What didn’t work for me last week is simply not having enough time to do what I’d like to do – I had so much fun planning new courses and development plans that I missed the first episode of the latest series of the Big Bang Theory. I hope to do better this week.
Good afternoon, world. I’m an English language teacher and a Director of Studies. With the new year, I decided to do something scary and start a blog, sharing each week at least one thing that worked for me and one that didn’t. Hope someone out there will find it useful in their ELT experience.

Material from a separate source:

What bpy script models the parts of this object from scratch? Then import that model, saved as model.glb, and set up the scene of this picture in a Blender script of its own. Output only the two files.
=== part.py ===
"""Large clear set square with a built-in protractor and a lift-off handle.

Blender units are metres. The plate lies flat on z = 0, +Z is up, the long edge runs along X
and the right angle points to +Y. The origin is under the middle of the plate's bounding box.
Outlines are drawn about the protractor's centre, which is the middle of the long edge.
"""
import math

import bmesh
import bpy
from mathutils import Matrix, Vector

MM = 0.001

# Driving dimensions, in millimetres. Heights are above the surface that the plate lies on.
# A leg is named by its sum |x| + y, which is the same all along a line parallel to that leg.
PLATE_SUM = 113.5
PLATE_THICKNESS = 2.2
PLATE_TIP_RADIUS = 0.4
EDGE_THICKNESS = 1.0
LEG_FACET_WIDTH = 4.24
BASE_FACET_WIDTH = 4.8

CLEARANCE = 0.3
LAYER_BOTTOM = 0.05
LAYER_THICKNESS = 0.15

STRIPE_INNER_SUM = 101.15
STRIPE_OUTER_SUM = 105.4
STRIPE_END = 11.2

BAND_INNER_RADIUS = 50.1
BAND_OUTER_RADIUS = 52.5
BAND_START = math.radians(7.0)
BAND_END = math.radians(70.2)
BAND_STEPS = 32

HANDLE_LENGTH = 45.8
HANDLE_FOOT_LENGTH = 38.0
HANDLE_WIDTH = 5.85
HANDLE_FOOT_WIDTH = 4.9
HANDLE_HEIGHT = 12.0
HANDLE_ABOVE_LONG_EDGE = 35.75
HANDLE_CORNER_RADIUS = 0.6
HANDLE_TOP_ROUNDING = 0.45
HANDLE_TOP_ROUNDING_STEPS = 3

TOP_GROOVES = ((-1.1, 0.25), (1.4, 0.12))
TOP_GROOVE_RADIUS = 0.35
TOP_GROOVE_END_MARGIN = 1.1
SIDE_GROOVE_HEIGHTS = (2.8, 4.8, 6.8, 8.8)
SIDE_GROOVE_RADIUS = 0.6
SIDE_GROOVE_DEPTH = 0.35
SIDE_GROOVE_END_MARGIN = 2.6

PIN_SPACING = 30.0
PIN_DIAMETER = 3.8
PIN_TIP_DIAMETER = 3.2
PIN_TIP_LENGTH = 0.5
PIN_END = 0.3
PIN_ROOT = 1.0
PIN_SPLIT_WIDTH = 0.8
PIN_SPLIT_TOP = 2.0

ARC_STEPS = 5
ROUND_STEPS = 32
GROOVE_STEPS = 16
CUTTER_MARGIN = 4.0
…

Starting with the first teaching week of 2018, the one thing that really worked for me was covering a mixed-level young learner class. The age range was 5-9 and the difference in English knowledge was almost two levels. As this was a one-off, I went for TPR-based approach and prepared a number of activities, from drawing to singing and dancing, from making paper airplanes to memory chain game (‘I go shopping and I buy …’). The children left with a smile on their face but it was one of the most demanding classes ever.
The thing that didn’t work for me was the extra hours on admin to prepare for 2018. We are preparing many new things and so we stayed at school much later than usual and made use of our massive whiteboards and coloured markers to map out the plans. Hopefully, in the long run, this will become the thing that works for me. I’ll keep you posted.